**To be done:** Return each line of the material verbatim.
[start Collected material]
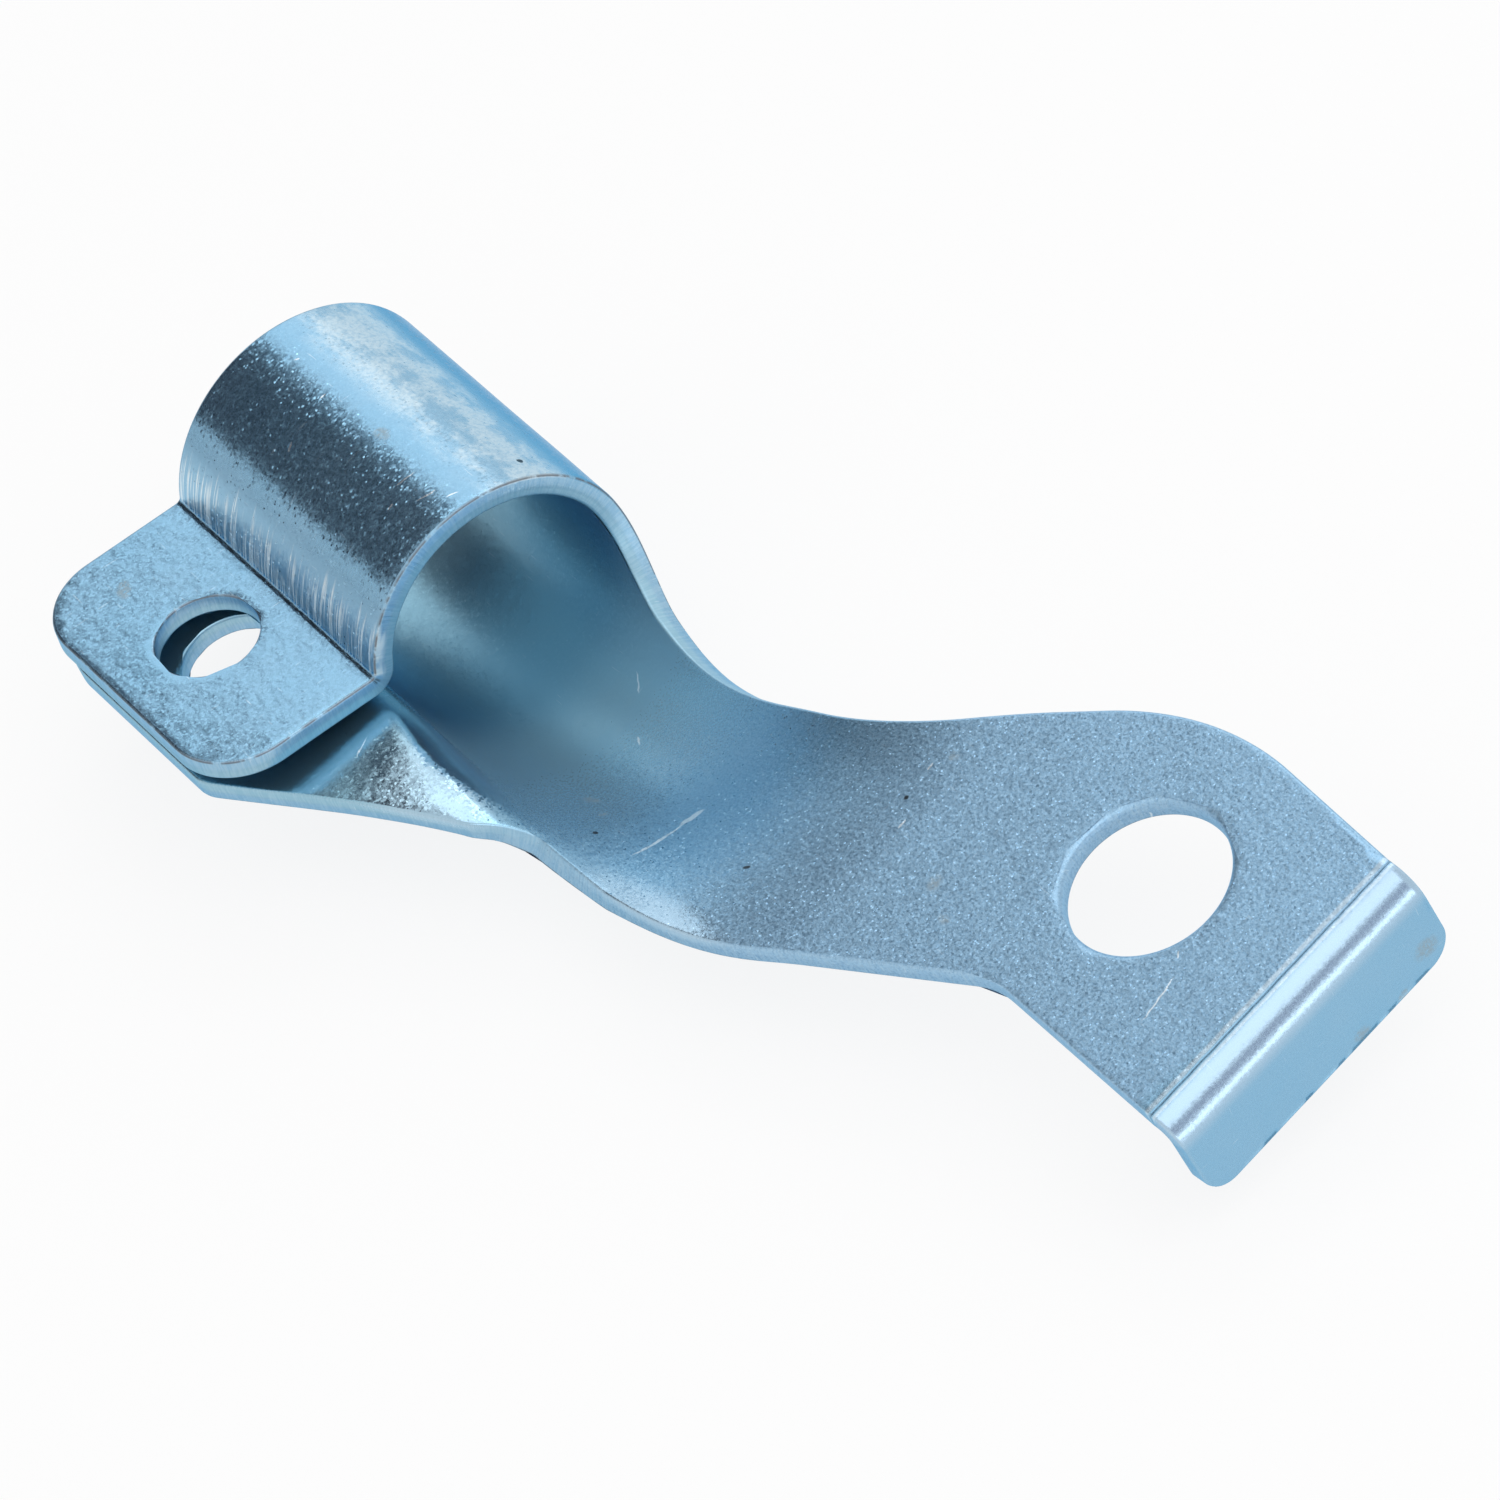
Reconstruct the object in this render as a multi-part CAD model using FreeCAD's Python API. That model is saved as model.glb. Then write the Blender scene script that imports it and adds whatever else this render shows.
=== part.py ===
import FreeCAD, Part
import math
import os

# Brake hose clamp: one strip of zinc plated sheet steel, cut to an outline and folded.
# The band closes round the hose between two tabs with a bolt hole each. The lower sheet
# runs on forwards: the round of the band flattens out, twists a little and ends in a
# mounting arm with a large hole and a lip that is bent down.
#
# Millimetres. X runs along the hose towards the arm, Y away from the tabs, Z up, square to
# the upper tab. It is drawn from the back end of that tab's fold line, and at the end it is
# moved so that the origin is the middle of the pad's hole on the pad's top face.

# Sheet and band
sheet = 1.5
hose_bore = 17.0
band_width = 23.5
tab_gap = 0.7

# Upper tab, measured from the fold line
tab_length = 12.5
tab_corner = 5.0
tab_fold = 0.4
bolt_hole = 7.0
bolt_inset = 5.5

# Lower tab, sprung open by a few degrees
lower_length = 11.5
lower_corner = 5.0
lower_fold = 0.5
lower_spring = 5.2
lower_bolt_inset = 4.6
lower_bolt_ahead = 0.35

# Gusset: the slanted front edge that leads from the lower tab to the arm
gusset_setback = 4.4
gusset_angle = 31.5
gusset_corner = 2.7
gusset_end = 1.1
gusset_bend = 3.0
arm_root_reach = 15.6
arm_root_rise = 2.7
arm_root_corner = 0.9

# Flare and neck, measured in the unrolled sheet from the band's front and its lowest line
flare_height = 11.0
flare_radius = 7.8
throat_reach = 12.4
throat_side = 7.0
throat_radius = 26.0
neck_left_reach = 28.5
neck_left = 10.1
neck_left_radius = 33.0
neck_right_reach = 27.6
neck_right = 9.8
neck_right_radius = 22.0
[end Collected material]
**Correct response:**
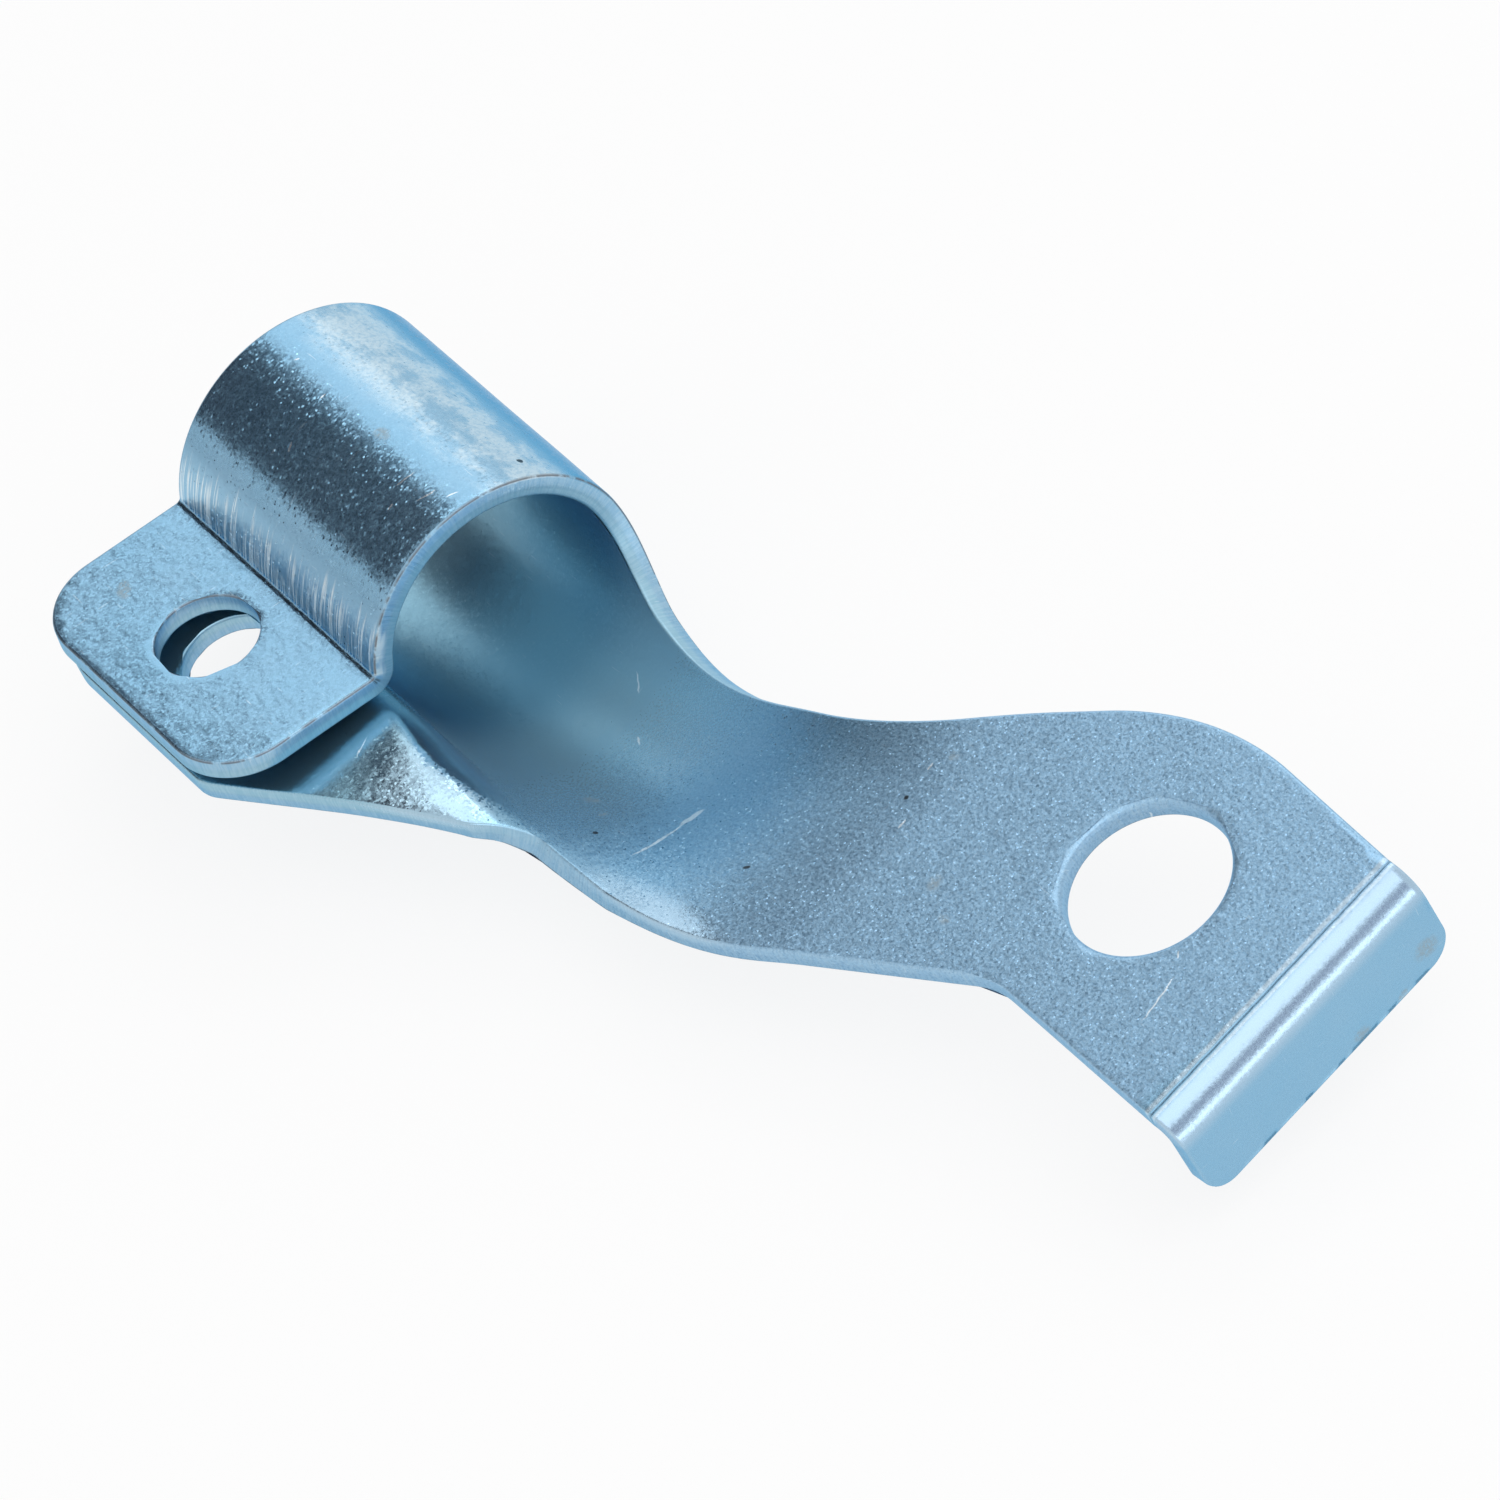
Reconstruct the object in this render as a multi-part CAD model using FreeCAD's Python API. That model is saved as model.glb. Then write the Blender scene script that imports it and adds whatever else this render shows.
=== part.py ===
import FreeCAD, Part
import math
import os

# Brake hose clamp: one strip of zinc plated sheet steel, cut to an outline and folded.
# The band closes round the hose between two tabs with a bolt hole each. The lower sheet
# runs on forwards: the round of the band flattens out, twists a little and ends in a
# mounting arm with a large hole and a lip that is bent down.
#
# Millimetres. X runs along the hose towards the arm, Y away from the tabs, Z up, square to
# the upper tab. It is drawn from the back end of that tab's fold line, and at the end it is
# moved so that the origin is the middle of the pad's hole on the pad's top face.

# Sheet and band
sheet = 1.5
hose_bore = 17.0
band_width = 23.5
tab_gap = 0.7

# Upper tab, measured from the fold line
tab_length = 12.5
tab_corner = 5.0
tab_fold = 0.4
bolt_hole = 7.0
bolt_inset = 5.5

# Lower tab, sprung open by a few degrees
lower_length = 11.5
lower_corner = 5.0
lower_fold = 0.5
lower_spring = 5.2
lower_bolt_inset = 4.6
lower_bolt_ahead = 0.35

# Gusset: the slanted front edge that leads from the lower tab to the arm
gusset_setback = 4.4
gusset_angle = 31.5
gusset_corner = 2.7
gusset_end = 1.1
gusset_bend = 3.0
arm_root_reach = 15.6
arm_root_rise = 2.7
arm_root_corner = 0.9

# Flare and neck, measured in the unrolled sheet from the band's front and its lowest line
flare_height = 11.0
flare_radius = 7.8
throat_reach = 12.4
throat_side = 7.0
throat_radius = 26.0
neck_left_reach = 28.5
neck_left = 10.1
neck_left_radius = 33.0
neck_right_reach = 27.6
neck_right = 9.8
neck_right_radius = 22.0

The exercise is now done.